Folate is a B-vitamin that enables the body to make genetic material and divide cells. Folate occurs naturally in many foods such as beef liver; vegetables such as asparagus, Brussels sprouts, and dark leafy greens; fruit such as oranges; nuts; and legumes. The synthetic form of folate, called folic acid, is added to fortify foods such as enriched grains like flour, corn meal, pasta, cereals, and rice. Folic acid is also found in most dietary supplements such as multivitamins and prenatal vitamins.

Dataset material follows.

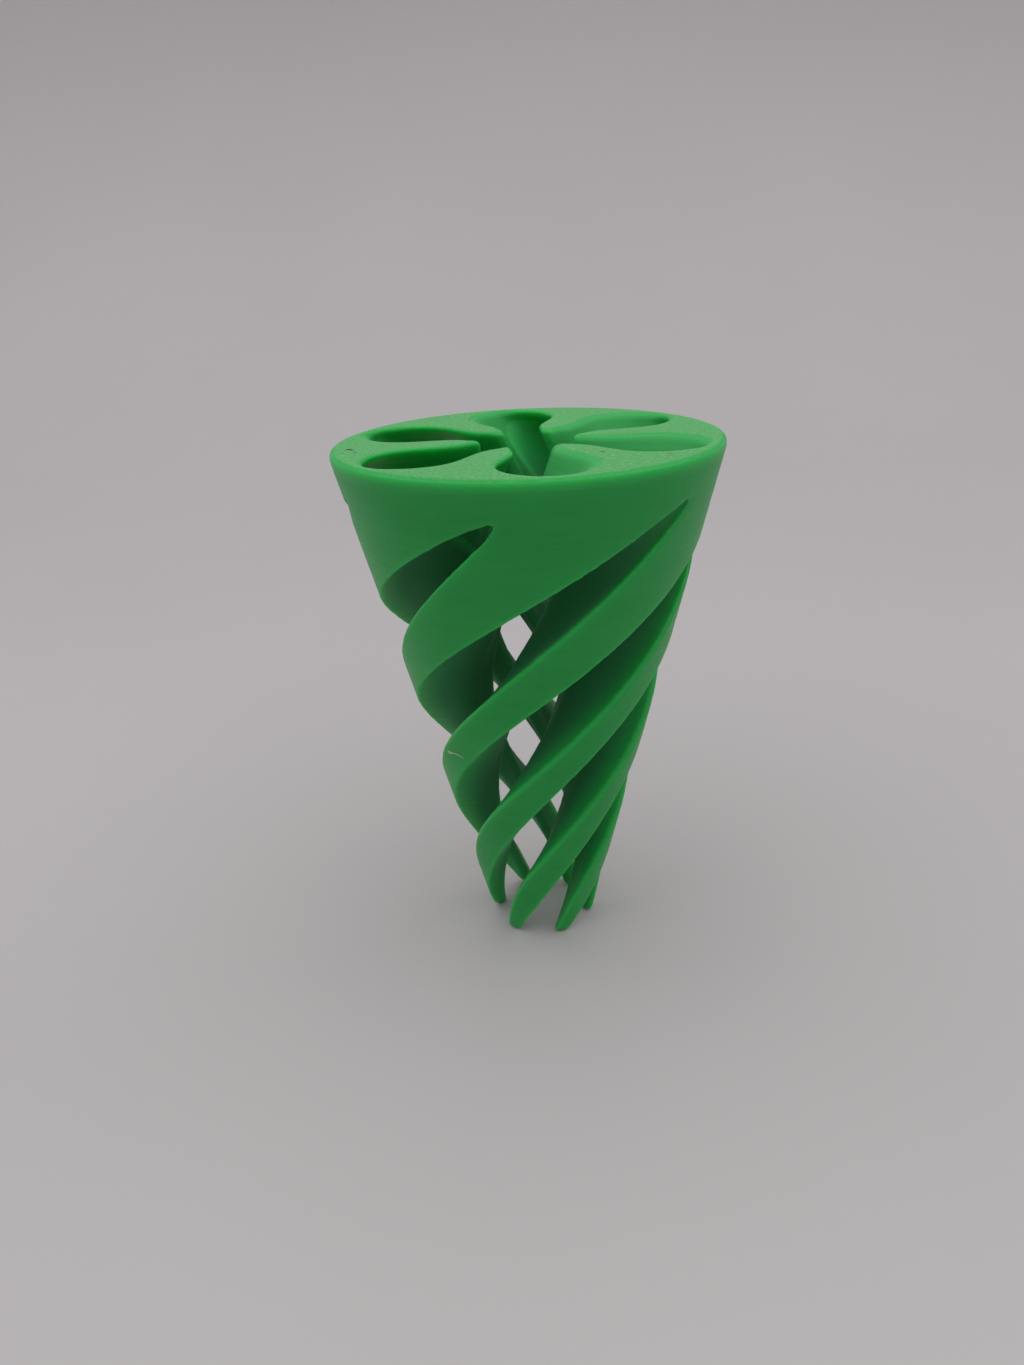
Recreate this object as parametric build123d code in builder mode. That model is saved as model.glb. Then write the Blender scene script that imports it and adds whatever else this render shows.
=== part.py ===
from build123d import *
import math
import os

os.makedirs("parts", exist_ok=True)

# Vertical-axis wind rotor: a hollow cone of six twisted blades hanging from a slotted crown.
# The axis is +Z, the origin is on the axis in the plane of the six lower tips. Millimetres.

HEIGHT = 100.0            # tips to top face
TOP_RADIUS = 35.0         # outer radius at the top face
TIP_RADIUS = 10.0         # outer radius in the plane of the tips
BLADES = 6                # number of blades
TWIST = 263.0             # turn of every blade from the tips to the top face, right handed
BLADE_AZIMUTH = 8.0       # azimuth of the first blade's centre line in the top face

CROWN_BOTTOM = 92.0       # level where the crown ends and the free blades begin
RIM_EDGE = 1.2            # rounded upper outer edge of the crown

CENTRE_RADIUS = 8.5       # the round passage up the middle, it trims the blades' noses
NOSE_RADIUS = 8.3         # point of a blade's nose before that trim
SLOT_END_RADIUS = 33.2    # closed outer end of a slot between two blades
OUTSIDE = 40.0            # trimming radius, outside everything

# One blade side: (distance along the blade's centre line, half thickness)
SIDE = [
    (9.9, 1.45),
    (11.6, 2.60),
    (14.0, 3.40),
    (18.0, 3.80),
    (21.3, 4.20),
    (23.8, 5.10),
    (26.2, 6.90),
    (28.1, 9.45),
    (29.1, 12.10),
    (29.35, 13.90),
    (29.20, 15.40),
]

PITCH_ANGLE = 360.0 / BLADES
HALF = PITCH_ANGLE / 2


def outer_radius(z):
    """Radius of the cone that trims the rotor."""
    return TIP_RADIUS + (TOP_RADIUS - TIP_RADIUS) * z / HEIGHT


def polar(radius, angle):
    """Point at a radius and an azimuth in degrees."""
    return (radius * math.cos(math.radians(angle)), radius * math.sin(math.radians(angle)))


def turned(point, angle):
    """Point turned about the axis by an angle in degrees."""
    c, s = math.cos(math.radians(angle)), math.sin(math.radians(angle))
    return (point[0] * c - point[1] * s, point[0] * s + point[1] * c)


def blade_face(azimuth):
    """Section of one blade with its flare out to the closed ends of the two slots."""
    ends = (SLOT_END_RADIUS * math.cos(math.radians(HALF)),
            SLOT_END_RADIUS * math.sin(math.radians(HALF)))
    upper = [(NOSE_RADIUS, 0.0)] + SIDE + [ends]
    lower = [(x, -y) for x, y in upper]
    with BuildSketch(Plane.XY) as face:
        with BuildLine():
            Spline(*[turned(p, azimuth) for p in upper],
                   tangents=[turned((0, 1), azimuth), polar(1, azimuth + HALF + 90)])
            Spline(*[turned(p, azimuth) for p in lower],
                   tangents=[turned((0, -1), azimuth), polar(1, azimuth - HALF - 90)])
            Line(turned(ends, azimuth), polar(OUTSIDE, azimuth + HALF))
            Line(turned((ends[0], -ends[1]), azimuth), polar(OUTSIDE, azimuth - HALF))
            ThreePointArc(polar(OUTSIDE, azimuth + HALF), polar(OUTSIDE, azimuth),
                          polar(OUTSIDE, azimuth - HALF))
        make_face()
    return face.sketch.faces()[0]


def slot_face(azimuth):
    """Section of the opening between two blades, from its closed end into the open centre."""
    side = [(NOSE_RADIUS, 0.0)] + SIDE
    near = [turned(p, azimuth - HALF) for p in side]
    far = [turned((x, -y), azimuth + HALF) for x, y in side]
    inner = NOSE_RADIUS - 2.0
    with BuildSketch(Plane.XY) as face:
        with BuildLine():
            Spline(*(near + [polar(SLOT_END_RADIUS, azimuth)] + far[::-1]),
                   tangents=[turned((0, 1), azimuth - HALF), turned((0, 1), azimuth + HALF)])
            Line(near[0], polar(inner, azimuth - HALF))
            Line(far[0], polar(inner, azimuth + HALF))
            ThreePointArc(polar(inner, azimuth - HALF), polar(inner, azimuth),
                          polar(inner, azimuth + HALF))
        make_face()
    return face.sketch.faces()[0]


# First blade: the section turns steadily while it rises, the cone trims the outside.
blade_twist = TWIST * CROWN_BOTTOM / HEIGHT
twisted_blade = Solid.extrude_linear_with_rotation(
    blade_face(BLADE_AZIMUTH - TWIST), (0, 0, 0), (0, 0, CROWN_BOTTOM), blade_twist)
with BuildPart() as first_blade:
    add(twisted_blade)
    with BuildSketch(Plane.XZ):
        with BuildLine():
            Polyline((0, 0), (outer_radius(0), 0), (outer_radius(CROWN_BOTTOM), CROWN_BOTTOM),
                     (0, CROWN_BOTTOM), close=True)
        make_face()
    revolve(axis=Axis.Z, mode=Mode.INTERSECT)
    Cylinder(CENTRE_RADIUS, HEIGHT, align=(Align.CENTER, Align.CENTER, Align.MIN),
             mode=Mode.SUBTRACT)

# The other blades are the same body, each turned by one pitch.
for number in range(BLADES):
    with BuildPart() as blade:
        add(first_blade.part, rotation=(0, 0, number * PITCH_ANGLE))
    blade.part.label = "blade_%d" % (number + 1)
    export_step(blade.part, "parts/blade_%d.step" % (number + 1))

# Crown: closed rim and slotted top in one body. The slots go on turning at the rate of the blades
# and open into the round passage in the middle.
crown_twist = TWIST * (HEIGHT - CROWN_BOTTOM) / HEIGHT
with BuildPart() as crown:
    with BuildSketch(Plane.XZ):
        with BuildLine():
            Polyline((0, CROWN_BOTTOM), (outer_radius(CROWN_BOTTOM), CROWN_BOTTOM),
                     (TOP_RADIUS, HEIGHT), (0, HEIGHT), close=True)
        make_face()
    revolve(axis=Axis.Z)
    fillet(crown.edges().filter_by(GeomType.CIRCLE).sort_by(Axis.Z)[-1], radius=RIM_EDGE)
    with Locations((0, 0, CROWN_BOTTOM)):
        Cylinder(CENTRE_RADIUS, HEIGHT - CROWN_BOTTOM,
                 align=(Align.CENTER, Align.CENTER, Align.MIN), mode=Mode.SUBTRACT)
    for number in range(BLADES):
        twisted_slot = Solid.extrude_linear_with_rotation(
            slot_face(BLADE_AZIMUTH + HALF - crown_twist + number * PITCH_ANGLE),
            (0, 0, 0), (0, 0, HEIGHT - CROWN_BOTTOM), crown_twist)
        add(Pos(0, 0, CROWN_BOTTOM) * twisted_slot, mode=Mode.SUBTRACT)
crown.part.label = "crown"
export_step(crown.part, "parts/crown.step")
print("blade", first_blade.part.is_valid, len(first_blade.part.solids()), first_blade.part.volume)
print("crown", crown.part.is_valid, len(crown.part.solids()), crown.part.volume)
print(crown.part.bounding_box())
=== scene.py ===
import math

import bmesh
import bpy
import numpy as np
from mathutils import Matrix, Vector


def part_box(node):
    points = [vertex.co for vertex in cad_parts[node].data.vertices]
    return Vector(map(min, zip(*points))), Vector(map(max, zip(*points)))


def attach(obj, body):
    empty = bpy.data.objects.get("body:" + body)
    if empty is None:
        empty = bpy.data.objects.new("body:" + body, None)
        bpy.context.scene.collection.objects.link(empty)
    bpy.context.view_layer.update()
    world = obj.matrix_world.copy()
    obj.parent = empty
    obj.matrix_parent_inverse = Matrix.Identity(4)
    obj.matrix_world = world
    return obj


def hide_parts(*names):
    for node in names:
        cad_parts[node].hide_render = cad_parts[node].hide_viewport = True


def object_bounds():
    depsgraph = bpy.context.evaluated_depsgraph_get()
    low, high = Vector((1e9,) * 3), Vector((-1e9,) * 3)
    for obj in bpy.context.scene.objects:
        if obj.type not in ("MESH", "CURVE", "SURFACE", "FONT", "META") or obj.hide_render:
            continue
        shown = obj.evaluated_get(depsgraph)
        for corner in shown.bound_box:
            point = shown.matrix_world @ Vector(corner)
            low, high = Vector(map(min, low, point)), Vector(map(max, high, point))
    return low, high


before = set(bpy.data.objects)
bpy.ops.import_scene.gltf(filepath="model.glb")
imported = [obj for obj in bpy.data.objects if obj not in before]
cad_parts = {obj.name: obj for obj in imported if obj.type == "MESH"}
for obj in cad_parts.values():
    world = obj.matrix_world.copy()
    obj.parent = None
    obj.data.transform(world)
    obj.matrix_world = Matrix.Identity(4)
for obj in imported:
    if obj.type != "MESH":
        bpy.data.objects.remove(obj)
CAD_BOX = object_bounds()

# The rotor is one function of x, y and z in millimetres, negative inside the plastic. Its surface
# is meshed once, sorted into the pieces of the CAD, and cut where the crown meets the blades.

# ---------------------------------------------------------------- the rotor's shape, millimetres
MM = 0.001
HEIGHT = round((CAD_BOX[1][2] - CAD_BOX[0][2]) / MM, 3)
CROWN_BOTTOM = round(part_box("crown")[0][2] / MM, 3)
TOP_RADIUS = 35.0
TIP_RADIUS = 10.4
BLADES = 6
TWIST = math.radians(263)
BLADE_ANGLE = math.radians(8)   # of the first blade in the top face
FOOT_EASE = math.radians(5)     # the helix is this much short of even at the feet
FOOT_RADIUS = 9.3               # middle of a foot
CENTRE_RADIUS = 8.25            # no plastic closer to the axis
NOSE_RADIUS = 8.05
SLOT_END_RADIUS = 32.85
END_TUCK = 0.7                  # the slots end this much further in at the top face
# a blade's side from its nose to the slot's end: along its centre line and across it
SIDE = [(9.9, 1.45), (11.6, 2.60), (14.0, 3.40), (18.0, 3.80), (21.3, 4.20), (23.8, 5.10),
        (26.2, 6.90), (28.1, 9.44), (29.0, 12.05), (29.2, 13.78), (28.95, 15.22)]

# how far the rounding of each kind of printed edge reaches
UPPER_EDGE = 1.4                # a blade's upper outer edge is soft
LOWER_EDGE = 0.5                # and its lower one crisp
RIM_EDGE = 1.7
SLOT_EDGE = 1.4
FOOT_EDGE = 1.4
NOSE_EDGE = 0.6
UPPER_SWELL = 0.25              # a blade's upper side stands out by this, to make up for the rounding

LAYER_NOISE = np.random.default_rng(7).normal(size=400)
LAYER_PITCH = 0.7               # between two values of the noise
LAYER_UNEVENNESS = 0.013

# painted glow in the colour at the rim and the outer edges, standing in for light that comes out of the
# plastic there: its strength, and how far it reaches
EDGE_GLOW, EDGE_GLOW_REACH = 0.55, 0.9
RIM_GLOW, RIM_GLOW_FULL, RIM_GLOW_REACH = 0.7, 0.8, 2.8

CELL = 0.36    # of the grid that the surface is meshed on
RELAX_ROUNDS = 3
SLOPE_STEP = 0.10

HALF_PITCH = math.pi / BLADES
TWIST_RATE = TWIST / HEIGHT
CONE_SLOPE = (TOP_RADIUS - TIP_RADIUS) / HEIGHT
foot_drop = 0.0                 # how far below zero the feet are cut off flat, worked out further down


def fade(value, start, end):
    """0 at start, 1 at end, straight between them and level beyond."""
    return np.clip((value - start) / (end - start), 0, 1)


def smooth_max(a, b, reach):
    """The larger of the two, rounded where they are nearly equal."""
    h = np.clip(0.5 + 0.5 * (a - b) / reach, 0, 1)
    return b + (a - b) * h + reach * h * (1 - h)


def spline(points, start_dir, end_dir, count):
    """Clamped cubic through the points, sampled evenly in its parameter."""
    p = np.array(points, float)
    n = len(p)
    step = np.hypot(*np.diff(p, axis=0).T)
    t = np.concatenate([[0.0], np.cumsum(step)])
    a = np.zeros((n, n))
    b = np.zeros((n, 2))
    a[0, 0] = a[-1, -1] = 1.0
    b[0], b[-1] = start_dir, end_dir
    for i in range(1, n - 1):
        h0, h1 = step[i - 1], step[i]
        a[i, i - 1], a[i, i], a[i, i + 1] = h1, 2 * (h0 + h1), h0
        b[i] = 3 * (h1 * (p[i] - p[i - 1]) / h0 + h0 * (p[i + 1] - p[i]) / h1)
    m = np.linalg.solve(a, b)
    out = []
    for s in np.linspace(0, t[-1], count):
        i = min(int(np.searchsorted(t, s, side="right")) - 1, n - 2)
        h = step[i]
        u = (s - t[i]) / h
        out.append((2 * u**3 - 3 * u**2 + 1) * p[i] + (u**3 - 2 * u**2 + u) * h * m[i]
                   + (-2 * u**3 + 3 * u**2) * p[i + 1] + (u**3 - u**2) * h * m[i + 1])
    return np.array(out)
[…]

The quantity of folate needed depends on an individual’s age. Recommended amounts are listed in micrograms (mcg) or dietary folate equivalents (DFEs). DFEs are used because most individuals absorb more folic acid from fortified foods and supplements than the folate that occurs naturally in foods. As a result, people need less folic acid than folate to reach the recommended amounts. 400mcg of folate and 240mcg of folic acid are both equivalent to 400 mcg DFE.

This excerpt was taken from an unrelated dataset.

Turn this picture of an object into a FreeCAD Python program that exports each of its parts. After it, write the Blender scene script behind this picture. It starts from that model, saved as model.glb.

In supplements, folate can be found in two forms: folic acid and methylfolate (5-methyl-THF). Due to absorption issues, methylfolate is recommended over folic acid for people with celiac disease, inflammatory bowel disease, and the methylenetetrahydrofolate reductase (MTHFR) gene mutation.

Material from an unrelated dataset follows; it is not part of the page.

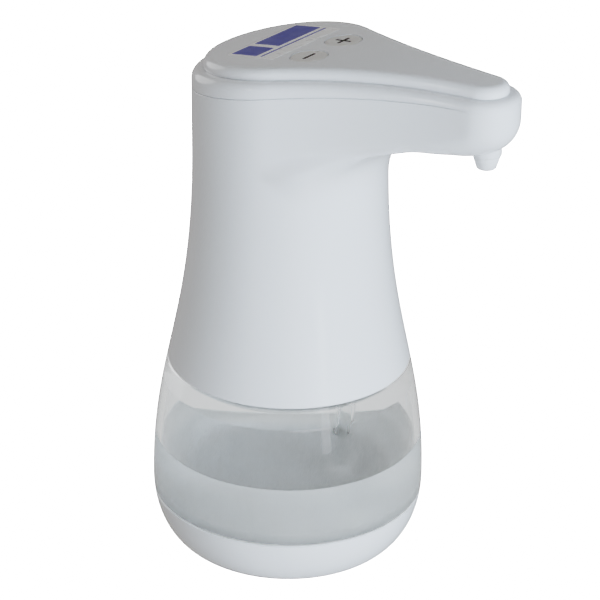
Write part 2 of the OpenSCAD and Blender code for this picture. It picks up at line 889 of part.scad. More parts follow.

Folate is critical in the prevention of neural tube defects, congenital heart defects, premature birth, and low birth weight. All females of childbearing age should consume 400mcg of folate daily, either through diet or fortified foods and supplements, as an estimated half of all pregnancies are unplanned. Consuming 400mcg of folate daily for three months prior to conception shows a 70% to 80% reduction in risk for open neural tube defects.
For women who have had a prior pregnancy affected by neural tube defects, a higher daily dose of 4 milligrams (mg) of folic acid is recommended starting at least four weeks prior to the conception of a subsequent pregnancy.